PDFA’s Propaganda Released On the Internet Hides Margin Of Error That Makes Headline Meaningless

Or, maybe you will be startled at the report's finding that parents think they talk to their children about drugs a lot more than than their children recall hearing -- and wonder if the parents remember right.

Or it could be that you are sick to the gorge of the press and TV accepting the flood of false compassion that reformers used to attain the triumph of "medicalization" of marijuana in California and Arizona.

Perhaps you know the "reformers," supported by benefactors like George Soros, Peter Lewis of Ohio and John Sperling of Arizona, plan to use the same weapon in other referendums across the country.
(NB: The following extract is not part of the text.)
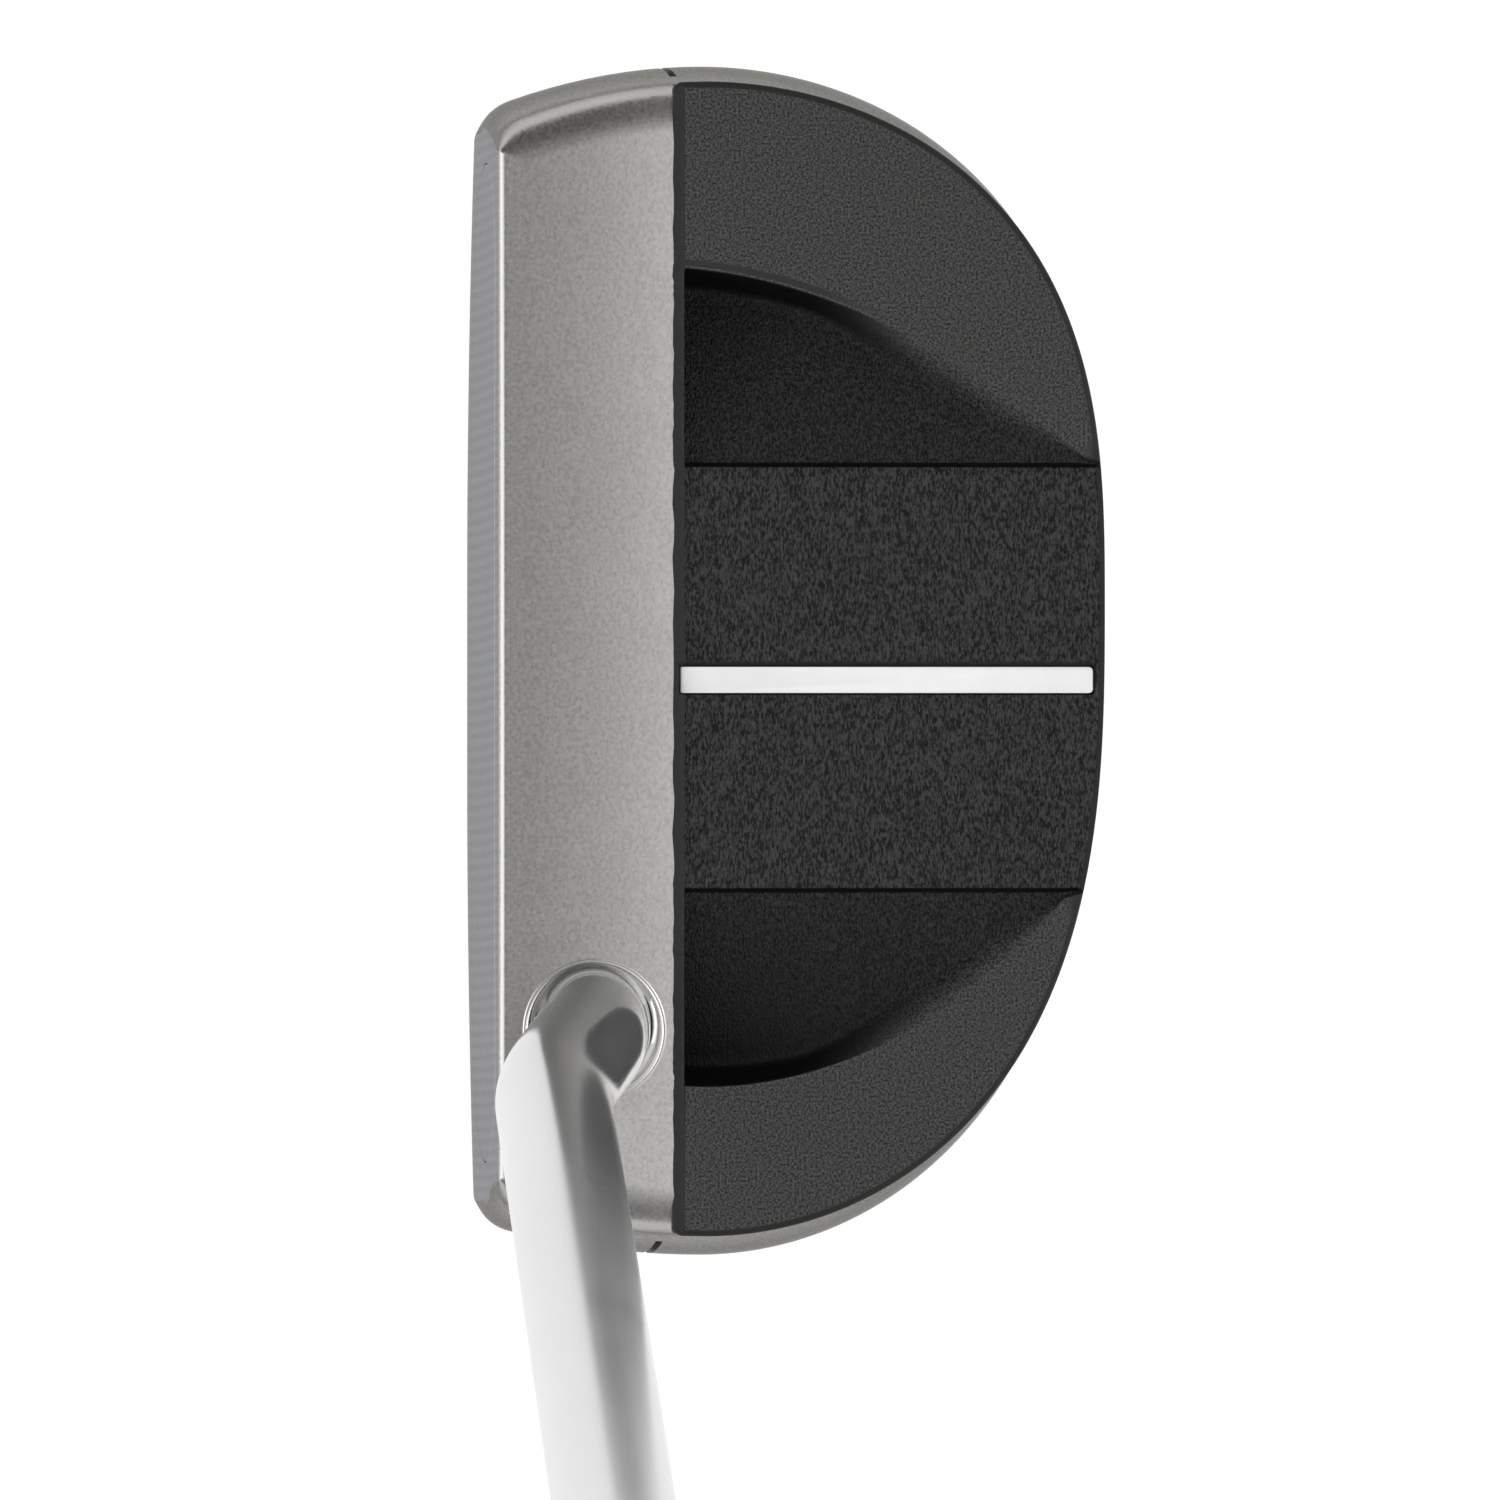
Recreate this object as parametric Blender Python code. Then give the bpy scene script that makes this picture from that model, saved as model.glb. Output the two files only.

Then, under any of those conditions, the time has come for you to get up and fight against drugs, instead of just looking worried. Here are three ways:

1. With your votes, letters, mouths and religious and social organizations, pressure the people you elect to every level of government. Demand detailed exposure of backdoor legalization, its funders and techniques.

Ask the President, again and again and again, to become the political, passionate leader against drugs that the country lacks and so terribly needs.

Maybe he will never do it, which does not excuse us from saying it is his duty.
(Ed. note: Amen, Abe, amen!)

2. Join and support organizations that actively fight drugs and ask that Congress fully restore the funds it cut from their anti-drug education work. Pester newspapers and TV to give full hearings to the organizations and to the anti-drug case.

(Ed. note: Pause for laughter.)

And if the organizations are not on the Internet, tell them they are surrendering to the crowds of legalizers who are.

(National Families in Action, an anti-drug organization, publishes "A Guide to the Drug Legalization Movement and How to Fight It," a most useful book in which I came across Dr. Nadelmann's "nice" thought. Ten dollars, Suite 300, 2296 Henderson Mill Road, Atlanta, Ga. 30345; (770) 934-7137;
(Ed. note: It is only about 100 pages, but it does give an insight into the prohibitionist mindset. It is sometimes almost as venomous as Rosenthal, and it demonstrates the same ability to ignore and distort arguments with which they disagree. On the other hand, it is a handy directory to the anti-prohibitionist movement. That might make it worthwhile. It is a shame to give money to a prohibitionist organization, but the prohibitionist movement is so well financed that it really won’t make much difference.)